Add a simple background rail. Mount it cleanly and mark the studs. You will thank yourself when you hang a heavier roll later.
Why concrete, wood, and paint choices still matter years later
Photos today live next to photos next year. Surfaces that age with grace make that timeline feel consistent. A wood floor with a light oil can be spot-repaired. A satin concrete sealer can be renewed without full grind. A breathable plaster can be patched without flashing. None of this is flashy. It is just the quiet way to keep images and rooms in step over time. And, honestly, lived-in looks better on camera than perfect new does, most of the time.
Q and A
Q: I want rooms that photograph well, but I do not want a gallery vibe. Is that a conflict?
A: Not at all. Keep the bones simple and the textures warm. Align heads, manage light, and pick one or two tactile surfaces. The camera sees order, you feel comfort.
Q: Do I need expensive lights for accurate color on art?
A: You need honest lights, not the most expensive ones. Look for CRI 90 or higher and a color temp that fits the room. Test a sample before you buy a whole set.
Q: Is concrete too cold for living areas if I care about photos?
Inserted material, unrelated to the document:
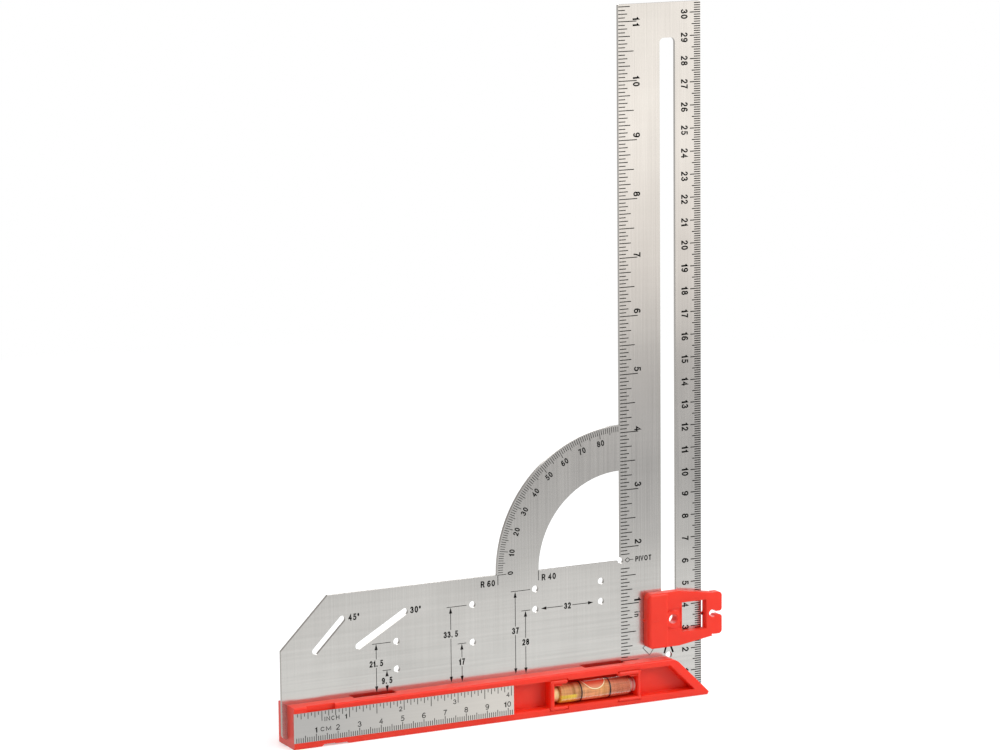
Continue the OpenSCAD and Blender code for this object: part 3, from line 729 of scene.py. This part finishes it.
pattern = add_node(tree, "ShaderNodeMath", {0: streaks.outputs[0], 1: ripples.outputs[0], "operation": "ADD"})
depth = add_node(
    tree,
    "ShaderNodeMapRange",
    {"Value": pattern.outputs[0], "From Min": 0.75, "From Max": 1.25, "To Min": 0.45, "To Max": 0.0},
)
mottled = add_node(
    tree,
    "ShaderNodeMix",
    {0: depth.outputs[0], 6: painted_red_top.outputs[2], 7: linear("#8a4836"), "data_type": "RGBA"},
)
tint = add_node(
    tree,
    "ShaderNodeBsdfPrincipled",
    {
        "Base Color": mottled.outputs[2],
        "Roughness": 0.3,
        "Specular IOR Level": 0.1,
        "Subsurface Weight": 0.5,
        "Subsurface Radius": (1.0, 0.8, 0.4),
        "Subsurface Scale": 0.003,
    },
)
add_node(tree, "ShaderNodeOutputMaterial", {"Surface": tint.outputs[0]})
profile = [(3.1, 3.9), (3.4, 4.2), (VIAL_LONG / 2, 4.27), (36.6, 4.2), (36.9, 3.9)]
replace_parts(turned("vial_spirit", profile, spirit), "vial_liquid")

# The air bubble: long and flat under the top of the tube. Its colour, pink low and red high, is the red
# pocket's light painted on, and the bright line round it, where its edge meets the tube as the surface of the
# liquid curves there, is a painted highlight.
air, tree = new_material("air bubble")
place = add_node(tree, "ShaderNodeTexCoord")
spot = add_node(tree, "ShaderNodeSeparateXYZ", {"Vector": place.outputs["Object"]})
rise = add_node(
    tree, "ShaderNodeMapRange", {"Value": spot.outputs["Z"], "From Min": 0.0090, "From Max": 0.0122}
)
# Painted light: pink low and red high, for the red pocket seen through the bubble.
painted_pocket_hue = add_node(
    tree,
    "ShaderNodeMix",
    {0: rise.outputs[0], 6: linear("#e0a488"), 7: linear("#ee5a48"), "data_type": "RGBA"},
)
inside = add_node(
    tree,
    "ShaderNodeBsdfPrincipled",
    {"Base Color": painted_pocket_hue.outputs[2], "Roughness": 0.15, "Specular IOR Level": 0.15},
)
add_node(tree, "ShaderNodeOutputMaterial", {"Surface": inside.outputs[0]})
# Painted highlight: the bright line round the bubble is a near-white colour on its outer ring.
meniscus, tree = new_material("meniscus, painted highlight")
painted_rim_highlight = add_node(
    tree,
    "ShaderNodeBsdfPrincipled",
    {"Base Color": linear("#fff8dc"), "Roughness": 0.2, "Specular IOR Level": 0.2},
)
add_node(tree, "ShaderNodeOutputMaterial", {"Surface": painted_rim_highlight.outputs[0]})

BUBBLE_HALF, BUBBLE_TURN, BUBBLE_R, BUBBLE_DEEP = 5.6, 77.0, 4.34, 1.4
RINGS, STEPS = 16, 64
vertices, faces = [], []
for ring in range(1, RINGS + 1):
    share = ring / RINGS
    for inner in (0.0, BUBBLE_DEEP):
        for i in range(STEPS):
            turn = 2 * math.pi * i / STEPS
            lean = math.radians(BUBBLE_TURN * share * math.sin(turn))
            radius = BUBBLE_R - inner * (1 - share**2)
            x = VIAL_LONG / 2 + BUBBLE_HALF * share * math.cos(turn)
            spot = Vector((x, -radius * math.sin(lean), radius * math.cos(lean)))
            vertices.append(VIAL + spot / 1000)
for ring in range(RINGS - 1):
    for inner in (0, 1):
        for i in range(STEPS):
            a = (ring * 2 + inner) * STEPS + i
            b = (ring * 2 + inner) * STEPS + (i + 1) % STEPS
            up, up_next = a + 2 * STEPS, b + 2 * STEPS
            faces.append((a, up, up_next, b) if inner else (a, b, up_next, up))
faces += [range(STEPS)[::-1], range(STEPS, 2 * STEPS)]
bubble = mesh_piece("vial_air", vertices, faces, air, "square")
bubble.data.materials.append(meniscus)
OUTER_RIM = range((RINGS - 2) * 2 * STEPS, (RINGS - 2) * 2 * STEPS + STEPS)
for face in bubble.data.polygons:
    face.material_index = 1 if face.index in OUTER_RIM else 0
    face.use_smooth = True
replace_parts(bubble, "vial_bubble")

# The plug: pale yellow acrylic, pressed into the open end of the tube.
pale, tree = new_material("acrylic plug, pale yellow")
plug = add_node(
    tree, "ShaderNodeBsdfPrincipled", {"Base Color": linear("#f3dfa0"), "Roughness": 0.35, "IOR": 1.49}
)
add_node(tree, "ShaderNodeOutputMaterial", {"Surface": plug.outputs[0]})
dressed("vial_plug", pale)

# The rings: black paint in grooves turned round the tube.
paint, tree = new_material("black ring paint")
ring = add_node(
    tree, "ShaderNodeBsdfPrincipled", {"Base Color": linear("#1c130e"), "Roughness": 0.4, "IOR": 1.5}
)
add_node(tree, "ShaderNodeOutputMaterial", {"Surface": ring.outputs[0]})
dressed("vial_ring_left", paint)
dressed("vial_ring_right", paint)


# The cursor's pointer has a black painted tip that points at the millimetres.
POINTER_Y = -1.77
POINTER_TIP = [(39.5, 17.1), (40.3, 16.3), (40.3, 17.9)]
printed("cursor_pointer_tip", [POINTER_TIP], POINTER_Y, paint, "cursor")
A: Concrete can look cold if it is glossy and gray. With a satin finish, warm rugs, and wood nearby, it reads calm and grounded. It also photographs clean because it does not move underfoot like some floors do.
Q: What is one change that makes the biggest difference without a big spend?
A: Aligning head heights across doors, windows, and cabinets. It costs little to plan and brings the room together in every shot.
Q: How early should I bring up art and photography needs?
A: Day one. Ask for light walks, sample walls, and a plan for hang points. If a team is open to that, you will likely get a build that works for the eye and the lens.